Certaines affaires pourraient-elles, au contraire, faire perdre des villes au RN ? Ce n’est pas impossible à Perpignan, où le maire Louis Aliot a été condamné en première instance à trois ans d’inéligibilité et dix-huit mois de prison, dont six ferme, dans le cadre de l’affaire des assistants parlementaires du RN – le procès en appel débutera en janvier 2026, deux mois avant les prochaines municipales.

« L’électorat RN est particulièrement étanche à ce type d’affaires », nuance cependant Alessio Motta, prenant pour exemple le soutien inconditionnel des électeurices d’extrême droite à Marine Le Pen, malgré sa condamnation, ou la très probable réélection de David Rachline – ou d’un autre candidat RN – à la mairie de Fréjus, malgré la perquisition de sa mairie et sa mise en examen dans le cadre d’une enquête préliminaire ouverte en janvier 2024 pour « corruption active et passive d’élu ».
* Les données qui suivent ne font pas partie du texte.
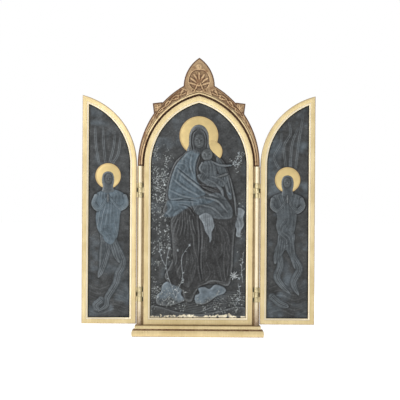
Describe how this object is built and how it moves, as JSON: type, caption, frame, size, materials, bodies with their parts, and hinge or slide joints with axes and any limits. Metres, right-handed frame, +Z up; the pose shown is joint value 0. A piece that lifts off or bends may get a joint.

Les prochaines municipales pourraient constituer une bascule, avec « une logique de vote de plus en plus nationale, et une cristallisation autour des trois blocs », décrit Alessio Motta. Auparavant, l’image du maire ou de la maire sortante, et ses réalisations concrètes, influençaient davantage les électeurs et électrices, au-delà de son étiquette. Cette spécificité des scrutins municipaux pourrait s’éroder, avec notamment un électorat RN qui votera pour l’extrême droite « quoi qu’il en coûte ».